Stanford Law Review
In this article, Cass Sunstein explores the 104th Congress' attempts at regulatory reform. Professor Sunstein believes that the election of this Congress, with its distinctive approach to government, signals the dawning of a "constitutional moment" in which the role of government at all levels will be reexamined. Without full public support for sweeping changes in government, this moment has not yet materialized. When and if it does, regulatory reform will be one of its aspects. Indeed the nation has already begun to examine regulation to determine ifth e benefits justify the costs. Unfortunately, the 104th Congress has, thus far, failed adequately to address this burgeoning cost-benefit state. Sunstein claims that Congress' failure reflects its inability to redesign the massive federal regulatory scheme. He suggests that the executive branch should oversee regulatory reform, with Congress relegated to providing broad policy direction. Sunstein also suggests that Congress adopt an Administrative Substance Act, building upon the recent learning about the performance of regulation and modeled after the Administrative Procedure Act.
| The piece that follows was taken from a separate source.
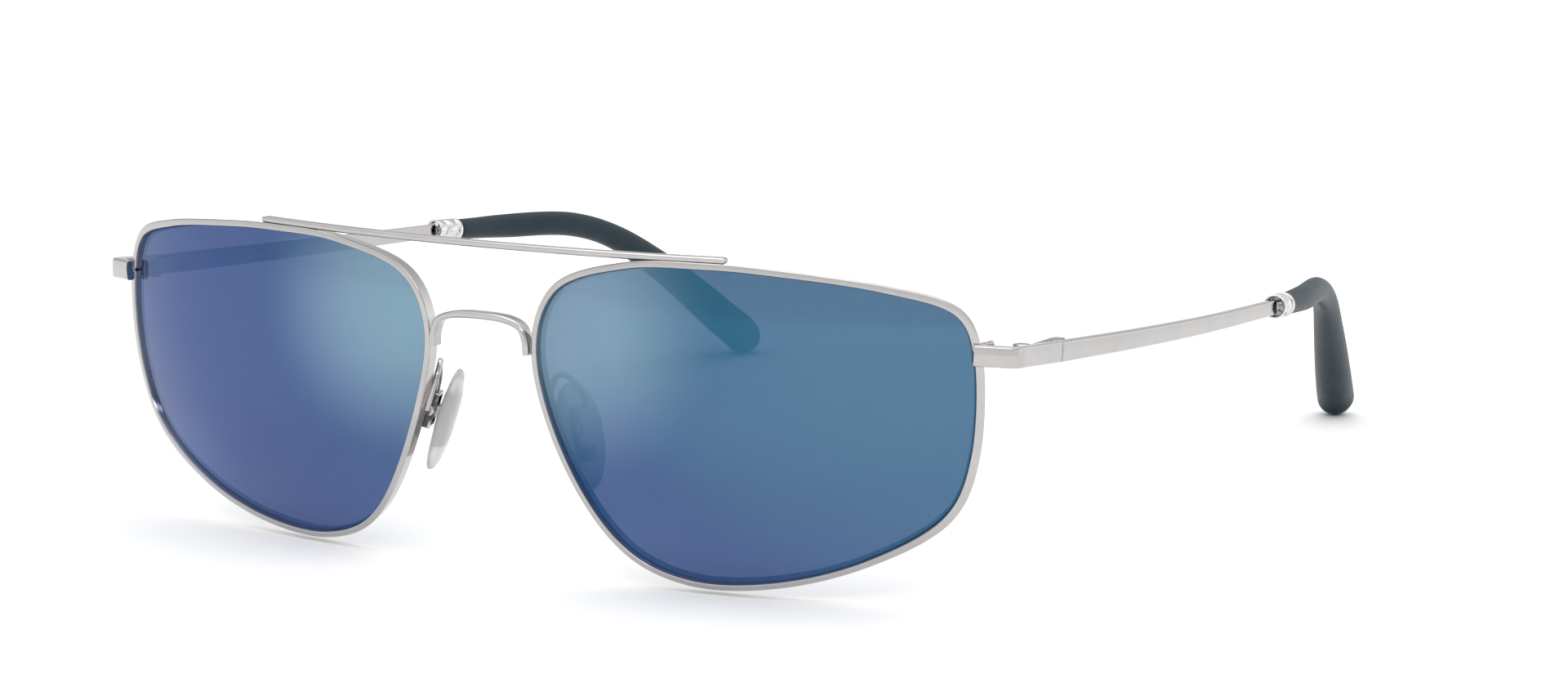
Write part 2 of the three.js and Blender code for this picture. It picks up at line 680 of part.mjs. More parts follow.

Sunstein further calls for the enactment of a "substantive supermandate" requiring a general background rule of cost-benefit balancing for all federal regulation; but he contends that any description of costs and benefits should reflect the full range of diverse values expressed by the public at large.
Cass R. Sunstein, "Congress, Constitutional Moments, and the Cost-Benefit State Legislative Foreword," 48 Stanford Law Review 247 (1996).